А respondent describes the fear driving the need for a safety net in exact numbers:
"Just because other companies have RTO mandates doesn’t mean we need to, especially when we have zero amenities, and it costs $250/month to park in the building.”
The mentorship myth: A generational trust gap
While many CEOs justify RTO mandates as a necessary tool for mentoring the next generation, our data suggests a profound disconnect. Gen Z (ages 18–24) and younger Millennials reported the lowest trust in corporate motives, with average trust scores nearly 20 points lower than their Boomer counterparts.
When the friction of a mandated return meets the suspicion of a hidden attrition agenda, the feedback is visceral.
“The idea that we need to be present is asinine. Many come in just to socialize and then go home. No more work is getting done here than at home.”

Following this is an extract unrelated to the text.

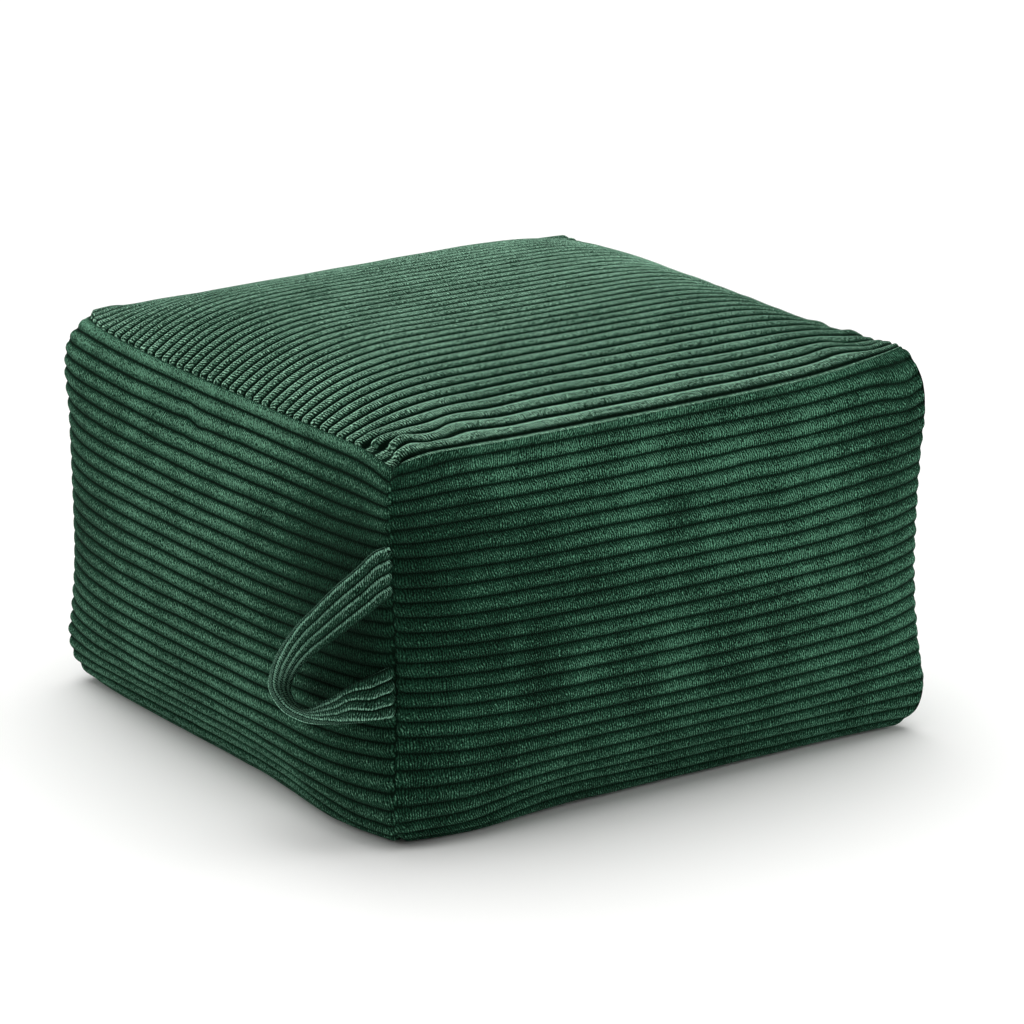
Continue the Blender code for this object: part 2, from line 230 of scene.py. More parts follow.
STRAP_STATIONS = 220
STRAP_RIB_POINTS = 10
STRAP_BACK = 10  # ribs between the cloth coordinates of its two faces
STRAP_THICKNESS = 0.0058
STRAP_END_THICKNESS = 0.0036
STRAP_RIBS = 4
STRAP_RIB_HEIGHT = 0.0018
STRAP_LOOSE = 0.012  # it is pressed flat this near its ends
STRAP_ROUND = 0.0040  # its ends close over this length
STRAP_SCALLOP = 0.0030
STRAP_PLEATS = ((0.86, 0.032, 0.36), (0.93, 0.022, -0.16))  # (share of the length, reach, ribs)

# The pile: fine strokes across each rib, tufts that break them, flecks, and broad brushed patches
PILE_PITCH = 0.0018
PILE_SLANT = 1.1  # of a stroke over one rib, in pitches
RIB_OFFSET = 7.0  # how far ribs are out of step, in pitches
STROKE_WANDER = 2.6  # in pitches
STROKES = 0.60
TUFTS = 3.2
TUFT_RATE = 1.9  # tufts in a pitch
RIM_BREAK = 0.35  # how much the pile breaks up the painted highlight along a rib
FLECKS = 3.0
MOTTLE = 1.5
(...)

For this cohort, the collaboration narrative is viewed with extreme skepticism. They’re the group most likely to believe RTO is a stealth layoff tool. By forcing a physical presence that this generation views as performative, companies may be solving a short-term real estate problem while creating a long-term retention crisis with the very talent they claim to be developing.
Survey methodology
To ensure the integrity of this data, we surveyed 1,000 full-time employees across the United States who have been subject to a new or stricter return-to-office policy within the last 12 months.
- Platform: Research was conducted via Pollfish, using a double-opt-in, mobile-first survey methodology.
- Filter: Only respondents who confirmed they are currently employed full-time and have experienced a mandatory RTO shift were permitted to complete the survey.
- Questions: Participants were asked to rate their trust in corporate motives, identify specific workplace behaviors, and provide an anonymous, hypothetical message to their leadership regarding the impact of these policies.
- Tone of response: All open-ended responses were provided anonymously to encourage the highest level of candor and transparency.